Lautes Jammern schafft Aufmerksamkeit - leider
Womöglich wird – wie aktuell auch im Politik-Bereich allgemein – den Jammernden mehr Raum in den Medien eingeräumt, als ihnen tatsächlich zusteht. Denn „im Fazit hat eine sehr deutliche Mehrheit die Energiewende positiv bewertet“, so der TÜV-Präsident. So haben laut Studie zwei Drittel der Firmen Energieeffizienzmaßnahmen bereits umgesetzt, zwölf Prozent haben welche geplant. Meldet sich also nur jenes weniger als ein Fünftel lautstark über die Medien zu Wort, das angab: „Wir planen nichts!“ oder „Wir nutzen keine Erneuerbaren Energien.“ Wenn nicht gar: „Wir sehen die Firma durch die Energiewende existenzgefährdet“? Fübi nannte dass vielsagend „ein diverses Bild“.

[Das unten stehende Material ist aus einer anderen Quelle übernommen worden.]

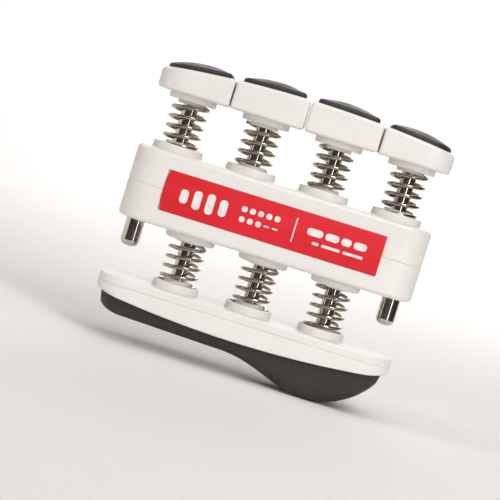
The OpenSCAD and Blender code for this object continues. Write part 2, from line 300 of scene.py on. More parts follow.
class Nodes:
    """Short names for building one material's node tree."""

    def __init__(self, name):
        self.material = bpy.data.materials.new(name)
        self.material.use_nodes = True
        self.tree = self.material.node_tree
        self.shader = self.tree.nodes["Principled BSDF"]
        self.place = self.add("ShaderNodeTexCoord").outputs["Object"]

    def add(self, kind, **settings):
        node = self.tree.nodes.new(kind)
        for key, value in settings.items():
            setattr(node, key, value)
        return node

    def link(self, source, target):
        self.tree.links.new(source, target)

    def stretched(self, x, y, z):
        node = self.add("ShaderNodeMapping")
        node.inputs["Scale"].default_value = (x, y, z)
        self.link(self.place, node.inputs["Vector"])
        return node.outputs["Vector"]

    def noise(self, scale, detail=3.0, where=None):
        node = self.add("ShaderNodeTexNoise")
        node.inputs["Scale"].default_value = scale
        node.inputs["Detail"].default_value = detail
        self.link(where or self.place, node.inputs["Vector"])
        return node.outputs["Fac"]

    def remap(self, source, low, high, to_low, to_high):
        node = self.add("ShaderNodeMapRange", interpolation_type="SMOOTHSTEP")
        node.inputs["From Min"].default_value = low
        node.inputs["From Max"].default_value = high
        node.inputs["To Min"].default_value = to_low
        node.inputs["To Max"].default_value = to_high
        self.link(source, node.inputs["Value"])
        return node.outputs["Result"]

    def math(self, operation, a, b):
        node = self.add("ShaderNodeMath", operation=operation)
        self.feed(a, node.inputs[0])
        self.feed(b, node.inputs[1])
        return node.outputs["Value"]

    def feed(self, value, socket):
        if hasattr(value, "links"):
            self.link(value, socket)
        else:
            socket.default_value = value

    def mix(self, amount, a, b):
        node = self.add("ShaderNodeMix", data_type="RGBA")
        self.feed(amount, node.inputs["Factor"])
        self.feed(a, node.inputs["A"])
        self.feed(b, node.inputs["B"])
        return node.outputs["Result"]

    def crevice(self, distance, samples=6):
        # Ambient occlusion: darker where nearby surfaces shut out light; used as painted shade.
        node = self.add("ShaderNodeAmbientOcclusion", samples=samples)
        node.inputs["Distance"].default_value = distance
        return node.outputs["AO"]

    def edges(self):
        return self.add("ShaderNodeNewGeometry").outputs["Pointiness"]

    def bump(self, height, strength, distance, before=None):
        node = self.add("ShaderNodeBump")
        node.inputs["Strength"].default_value = strength
        node.inputs["Distance"].default_value = distance
        self.link(height, node.inputs["Height"])
        if before:
            self.link(before, node.inputs["Normal"])
        return node.outputs["Normal"]

    def output(self, color, roughness, normal):
        self.link(color, self.shader.inputs["Base Color"])
        self.link(roughness, self.shader.inputs["Roughness"])
        self.link(normal, self.shader.inputs["Normal"])
        return self.material


WARM = (0.83, 0.812, 0.78, 1)
# Dirt brown that the painted shade in the white plastic's crevices darkens towards.
SHADE_AND_DIRT_BROWN = (0.30, 0.24, 0.18, 1)
RUBBER_DARK = (0.023, 0.0190, 0.0155, 1)
RUBBER_PALE = (0.032, 0.0265, 0.022, 1)
RUBBER_WORN = (0.11, 0.10, 0.095, 1)
RUBBER_DUST = (0.13, 0.12, 0.11, 1)
BRIGHT_STEEL = (0.62, 0.59, 0.55, 1)
# Spring wire tone, darkened and tinted brown: partly the steel's own colour, partly a painted brown
# reflection.
WIRE_STEEL_AND_BROWN_REFLECTION = (0.50, 0.44, 0.36, 1)
DULL_STEEL = (0.42, 0.40, 0.38, 1)
LABEL_RED = (0.74, 0.012, 0.024, 1)
LABEL_DEEP = (0.68, 0.009, 0.019, 1)
INK_WHITE = (0.86, 0.84, 0.82, 1)
INK_WORN = (0.78, 0.70, 0.69, 1)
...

Nahezu einig sind sich die Unternehmen dagegen, dass es „schnellere Genehmigungsverfahren“ und „bessere Regulatorik“ sowie mehr Fördermittel brauche, damit sie das – allgemein erkannte – Innovationspotenzial einer nachhaltigen, erneuerbaren Energieversorgung noch besser nutzen könnten. Anders als oft öffentlich zu vernehmen, war von Seiten des TÜV-Chefs in diesem Zusammenhang Lob für die Ampel-Regierung zu hören: „Viele Regeln dafür sind auf dem Weg. Gebäude-Energiegesetz GEG, Energieeffizienzgesetz, Wasserstoff-Importstrategie“ nannte er als Beispiele. Doch sei unsere Wirtschaft stark exportabhängig. Wenn wir also weiter „ein Vorreiter in und für die Welt bleiben wollen, kann das nur funktionieren, wenn Technologieentwicklungen nicht abgewürgt werden“, kritisierte er die Verwaltungen auf allen Ebenen.
Darauf basieren auch die „vier politischen Empfehlungen: Genehmigungsverfahren erleichtern; Investitionssicherheit verbessern; >Greentech made in Germany< als Marke fördern; Versorgungssicherheit durch Wasserstoffhochlauf, Speicher- und Infrastrukturausbau stärken“.
Wird Strom billiger?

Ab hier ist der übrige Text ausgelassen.